MEXICO CITY | Fri Apr 20, 2012 11:45pm EDT
MEXICO CITY (Reuters) - Retired Mexican General Mario Arturo Acosta, who was once convicted of having ties to drug cartels, died after being shot three times in the head on Friday in Mexico City.
The attorney general's office in the Mexican capital said Acosta, 70, was shot by an unidentified attacker northwest of the city center. The gunman escaped on an accomplice's motorbike.
"He died as a consequence of three bullet wounds, although the autopsy will determine the (definitive) causes of death," Jesus Rodriguez, district attorney for Mexico City, told a televised news conference.
Acosta is one of the highest-ranking Mexican military officials to be assassinated in recent years.
In 2000, Acosta was convicted of ties to the powerful Juarez cartel and sentenced to 16 years in prison in 2002. He was exonerated five years later.
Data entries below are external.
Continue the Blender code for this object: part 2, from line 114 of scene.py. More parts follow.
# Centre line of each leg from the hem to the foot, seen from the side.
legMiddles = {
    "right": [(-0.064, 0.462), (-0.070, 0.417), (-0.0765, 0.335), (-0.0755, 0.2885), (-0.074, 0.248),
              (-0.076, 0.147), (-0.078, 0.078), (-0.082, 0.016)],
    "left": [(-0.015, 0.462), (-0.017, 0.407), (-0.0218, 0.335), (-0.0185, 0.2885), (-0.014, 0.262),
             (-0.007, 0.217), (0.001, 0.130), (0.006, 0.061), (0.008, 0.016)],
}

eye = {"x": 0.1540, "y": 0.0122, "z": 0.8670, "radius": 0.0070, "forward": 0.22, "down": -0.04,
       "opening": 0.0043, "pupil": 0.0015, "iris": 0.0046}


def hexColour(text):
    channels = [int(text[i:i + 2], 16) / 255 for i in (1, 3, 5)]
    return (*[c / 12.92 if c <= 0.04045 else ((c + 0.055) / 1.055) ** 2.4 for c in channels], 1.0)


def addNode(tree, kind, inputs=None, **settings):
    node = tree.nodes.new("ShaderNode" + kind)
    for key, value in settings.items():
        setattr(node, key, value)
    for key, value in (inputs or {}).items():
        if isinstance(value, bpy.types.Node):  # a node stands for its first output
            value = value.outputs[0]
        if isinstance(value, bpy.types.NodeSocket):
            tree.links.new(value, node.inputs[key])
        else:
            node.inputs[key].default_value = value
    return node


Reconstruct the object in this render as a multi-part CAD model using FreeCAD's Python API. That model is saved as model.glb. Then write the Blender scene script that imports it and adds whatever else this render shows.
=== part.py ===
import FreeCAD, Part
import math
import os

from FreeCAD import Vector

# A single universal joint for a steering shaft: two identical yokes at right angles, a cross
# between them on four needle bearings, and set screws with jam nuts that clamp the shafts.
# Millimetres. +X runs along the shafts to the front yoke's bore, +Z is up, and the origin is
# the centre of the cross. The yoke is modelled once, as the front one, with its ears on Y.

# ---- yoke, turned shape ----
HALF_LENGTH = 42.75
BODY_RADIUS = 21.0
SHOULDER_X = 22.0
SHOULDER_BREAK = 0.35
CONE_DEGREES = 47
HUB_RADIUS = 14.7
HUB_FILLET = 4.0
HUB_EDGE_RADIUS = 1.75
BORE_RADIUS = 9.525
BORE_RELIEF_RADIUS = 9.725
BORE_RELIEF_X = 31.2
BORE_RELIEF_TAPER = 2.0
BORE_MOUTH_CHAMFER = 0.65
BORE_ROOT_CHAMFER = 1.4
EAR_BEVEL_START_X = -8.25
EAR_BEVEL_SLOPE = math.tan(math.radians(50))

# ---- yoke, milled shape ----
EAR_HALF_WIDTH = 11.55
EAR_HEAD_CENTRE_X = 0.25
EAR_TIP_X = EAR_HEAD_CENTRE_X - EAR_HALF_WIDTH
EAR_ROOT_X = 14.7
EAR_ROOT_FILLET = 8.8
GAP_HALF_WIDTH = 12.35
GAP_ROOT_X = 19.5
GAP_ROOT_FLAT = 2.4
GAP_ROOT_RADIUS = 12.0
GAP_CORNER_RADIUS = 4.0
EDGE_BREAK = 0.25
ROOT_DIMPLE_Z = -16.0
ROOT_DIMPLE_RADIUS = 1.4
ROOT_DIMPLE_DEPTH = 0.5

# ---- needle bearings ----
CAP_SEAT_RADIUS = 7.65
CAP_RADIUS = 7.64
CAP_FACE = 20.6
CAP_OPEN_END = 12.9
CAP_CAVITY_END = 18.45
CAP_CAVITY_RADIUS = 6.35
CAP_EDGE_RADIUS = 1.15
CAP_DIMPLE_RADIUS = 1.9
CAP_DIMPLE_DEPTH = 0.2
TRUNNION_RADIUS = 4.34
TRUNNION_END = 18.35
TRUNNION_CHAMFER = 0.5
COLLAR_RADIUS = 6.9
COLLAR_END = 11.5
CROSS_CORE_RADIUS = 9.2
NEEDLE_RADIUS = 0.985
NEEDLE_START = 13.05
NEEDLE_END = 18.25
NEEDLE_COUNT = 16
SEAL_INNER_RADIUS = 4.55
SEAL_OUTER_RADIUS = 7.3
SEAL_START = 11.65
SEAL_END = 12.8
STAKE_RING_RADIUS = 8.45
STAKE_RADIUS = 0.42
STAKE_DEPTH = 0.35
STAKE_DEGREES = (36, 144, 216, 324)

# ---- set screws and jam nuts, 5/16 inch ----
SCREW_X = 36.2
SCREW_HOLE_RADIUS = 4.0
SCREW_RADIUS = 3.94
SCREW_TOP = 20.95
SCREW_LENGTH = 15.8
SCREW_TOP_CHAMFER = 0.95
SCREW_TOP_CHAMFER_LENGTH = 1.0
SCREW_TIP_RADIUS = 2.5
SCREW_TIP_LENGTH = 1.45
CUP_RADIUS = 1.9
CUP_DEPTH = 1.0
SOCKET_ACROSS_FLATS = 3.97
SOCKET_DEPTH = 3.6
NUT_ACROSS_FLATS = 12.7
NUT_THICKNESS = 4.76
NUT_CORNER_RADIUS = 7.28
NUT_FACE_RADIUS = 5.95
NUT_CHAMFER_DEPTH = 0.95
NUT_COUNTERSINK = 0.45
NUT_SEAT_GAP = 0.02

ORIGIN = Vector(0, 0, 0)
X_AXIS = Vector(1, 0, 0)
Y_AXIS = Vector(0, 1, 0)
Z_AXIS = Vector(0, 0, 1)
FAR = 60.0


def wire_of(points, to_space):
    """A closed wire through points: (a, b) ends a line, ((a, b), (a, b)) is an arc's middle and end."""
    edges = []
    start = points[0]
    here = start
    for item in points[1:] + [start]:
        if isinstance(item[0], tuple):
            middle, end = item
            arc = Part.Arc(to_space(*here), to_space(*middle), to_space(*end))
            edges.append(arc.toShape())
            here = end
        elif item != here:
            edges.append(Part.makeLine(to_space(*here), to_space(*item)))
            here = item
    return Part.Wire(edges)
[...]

Acosta survived an earlier attack in 2010. Those responsible were never found.
The army, long one of Mexico's most respected institutions, has been at the center of President Felipe Calderon's efforts to crack down on drug gangs that have ravaged the country.
Calderon's decision to send in the army against the gangs shortly after taking office in December 2006 has been one of the defining features of his administration. Since then, the violence has intensified and more than 50,000 people have died in drug-related killings in Mexico in the past five years.
Critics say Calderon's strategy has undermined the army by exposing it to the corrupting influence of the cartels.
Enrique Pena Nieto, presidential candidate for the opposition Institutional Revolutionary Party, has pledged to take the army off the streets if he wins the July 1 election.
Polls make Pena Nieto a strong favorite to succeed Calderon, who is barred by law from seeking a second term.